**Given information:**

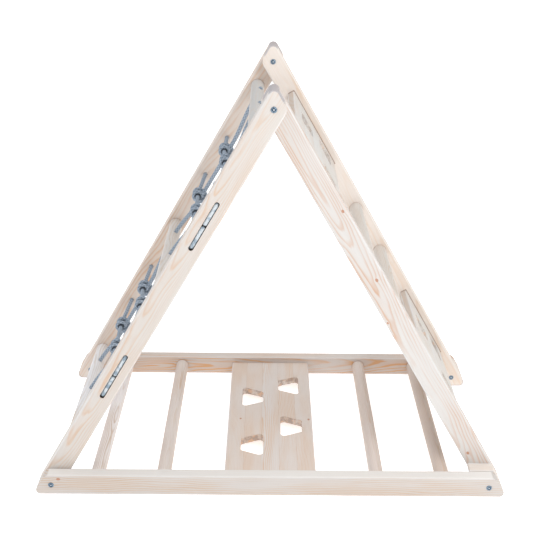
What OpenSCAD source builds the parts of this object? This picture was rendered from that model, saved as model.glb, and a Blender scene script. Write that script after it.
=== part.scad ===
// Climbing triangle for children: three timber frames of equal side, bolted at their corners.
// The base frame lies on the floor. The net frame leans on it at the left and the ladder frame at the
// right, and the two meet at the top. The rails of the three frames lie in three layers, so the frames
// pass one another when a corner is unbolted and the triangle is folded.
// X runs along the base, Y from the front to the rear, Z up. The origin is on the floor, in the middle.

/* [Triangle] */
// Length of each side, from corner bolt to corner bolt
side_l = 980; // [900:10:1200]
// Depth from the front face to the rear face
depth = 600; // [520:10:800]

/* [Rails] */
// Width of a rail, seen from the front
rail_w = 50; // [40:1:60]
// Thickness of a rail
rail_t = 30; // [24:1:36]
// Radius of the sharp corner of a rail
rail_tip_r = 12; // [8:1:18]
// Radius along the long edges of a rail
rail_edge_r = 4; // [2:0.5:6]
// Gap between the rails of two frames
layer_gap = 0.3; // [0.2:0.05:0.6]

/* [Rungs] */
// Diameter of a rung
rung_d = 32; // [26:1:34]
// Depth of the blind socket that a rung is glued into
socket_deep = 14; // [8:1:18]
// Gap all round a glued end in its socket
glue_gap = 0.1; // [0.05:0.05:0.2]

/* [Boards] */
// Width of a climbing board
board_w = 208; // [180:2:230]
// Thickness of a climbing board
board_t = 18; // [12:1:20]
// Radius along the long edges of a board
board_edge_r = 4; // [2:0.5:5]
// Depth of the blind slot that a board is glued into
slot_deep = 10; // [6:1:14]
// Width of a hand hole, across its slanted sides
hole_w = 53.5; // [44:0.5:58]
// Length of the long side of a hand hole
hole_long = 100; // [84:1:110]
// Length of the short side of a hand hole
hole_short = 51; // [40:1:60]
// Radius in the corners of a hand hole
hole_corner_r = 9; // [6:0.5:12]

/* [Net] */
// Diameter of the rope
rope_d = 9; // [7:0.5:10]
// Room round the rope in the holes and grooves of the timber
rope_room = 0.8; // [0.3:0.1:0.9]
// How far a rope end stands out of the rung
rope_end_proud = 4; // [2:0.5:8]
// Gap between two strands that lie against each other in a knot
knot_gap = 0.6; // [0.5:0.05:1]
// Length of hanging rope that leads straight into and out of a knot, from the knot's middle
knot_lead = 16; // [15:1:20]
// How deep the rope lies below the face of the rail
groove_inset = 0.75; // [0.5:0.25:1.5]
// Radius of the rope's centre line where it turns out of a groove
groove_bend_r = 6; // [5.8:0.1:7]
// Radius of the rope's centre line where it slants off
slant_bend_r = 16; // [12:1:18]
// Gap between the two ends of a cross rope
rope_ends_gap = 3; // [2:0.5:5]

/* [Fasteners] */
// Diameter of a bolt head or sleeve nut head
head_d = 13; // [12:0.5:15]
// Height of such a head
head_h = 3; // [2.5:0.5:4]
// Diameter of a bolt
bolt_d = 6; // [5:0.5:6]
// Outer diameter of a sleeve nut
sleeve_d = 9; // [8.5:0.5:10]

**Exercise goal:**
Without changing a word, restate the whole listing.

**Exercise response:**
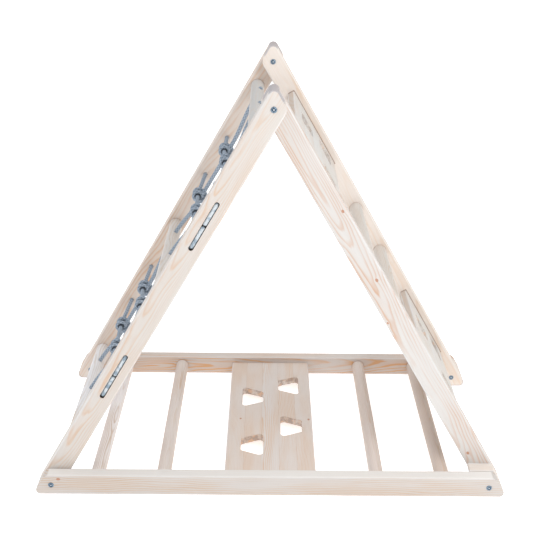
What OpenSCAD source builds the parts of this object? This picture was rendered from that model, saved as model.glb, and a Blender scene script. Write that script after it.
=== part.scad ===
// Climbing triangle for children: three timber frames of equal side, bolted at their corners.
// The base frame lies on the floor. The net frame leans on it at the left and the ladder frame at the
// right, and the two meet at the top. The rails of the three frames lie in three layers, so the frames
// pass one another when a corner is unbolted and the triangle is folded.
// X runs along the base, Y from the front to the rear, Z up. The origin is on the floor, in the middle.

/* [Triangle] */
// Length of each side, from corner bolt to corner bolt
side_l = 980; // [900:10:1200]
// Depth from the front face to the rear face
depth = 600; // [520:10:800]

/* [Rails] */
// Width of a rail, seen from the front
rail_w = 50; // [40:1:60]
// Thickness of a rail
rail_t = 30; // [24:1:36]
// Radius of the sharp corner of a rail
rail_tip_r = 12; // [8:1:18]
// Radius along the long edges of a rail
rail_edge_r = 4; // [2:0.5:6]
// Gap between the rails of two frames
layer_gap = 0.3; // [0.2:0.05:0.6]

/* [Rungs] */
// Diameter of a rung
rung_d = 32; // [26:1:34]
// Depth of the blind socket that a rung is glued into
socket_deep = 14; // [8:1:18]
// Gap all round a glued end in its socket
glue_gap = 0.1; // [0.05:0.05:0.2]

/* [Boards] */
// Width of a climbing board
board_w = 208; // [180:2:230]
// Thickness of a climbing board
board_t = 18; // [12:1:20]
// Radius along the long edges of a board
board_edge_r = 4; // [2:0.5:5]
// Depth of the blind slot that a board is glued into
slot_deep = 10; // [6:1:14]
// Width of a hand hole, across its slanted sides
hole_w = 53.5; // [44:0.5:58]
// Length of the long side of a hand hole
hole_long = 100; // [84:1:110]
// Length of the short side of a hand hole
hole_short = 51; // [40:1:60]
// Radius in the corners of a hand hole
hole_corner_r = 9; // [6:0.5:12]

/* [Net] */
// Diameter of the rope
rope_d = 9; // [7:0.5:10]
// Room round the rope in the holes and grooves of the timber
rope_room = 0.8; // [0.3:0.1:0.9]
// How far a rope end stands out of the rung
rope_end_proud = 4; // [2:0.5:8]
// Gap between two strands that lie against each other in a knot
knot_gap = 0.6; // [0.5:0.05:1]
// Length of hanging rope that leads straight into and out of a knot, from the knot's middle
knot_lead = 16; // [15:1:20]
// How deep the rope lies below the face of the rail
groove_inset = 0.75; // [0.5:0.25:1.5]
// Radius of the rope's centre line where it turns out of a groove
groove_bend_r = 6; // [5.8:0.1:7]
// Radius of the rope's centre line where it slants off
slant_bend_r = 16; // [12:1:18]
// Gap between the two ends of a cross rope
rope_ends_gap = 3; // [2:0.5:5]

/* [Fasteners] */
// Diameter of a bolt head or sleeve nut head
head_d = 13; // [12:0.5:15]
// Height of such a head
head_h = 3; // [2.5:0.5:4]
// Diameter of a bolt
bolt_d = 6; // [5:0.5:6]
// Outer diameter of a sleeve nut
sleeve_d = 9; // [8.5:0.5:10]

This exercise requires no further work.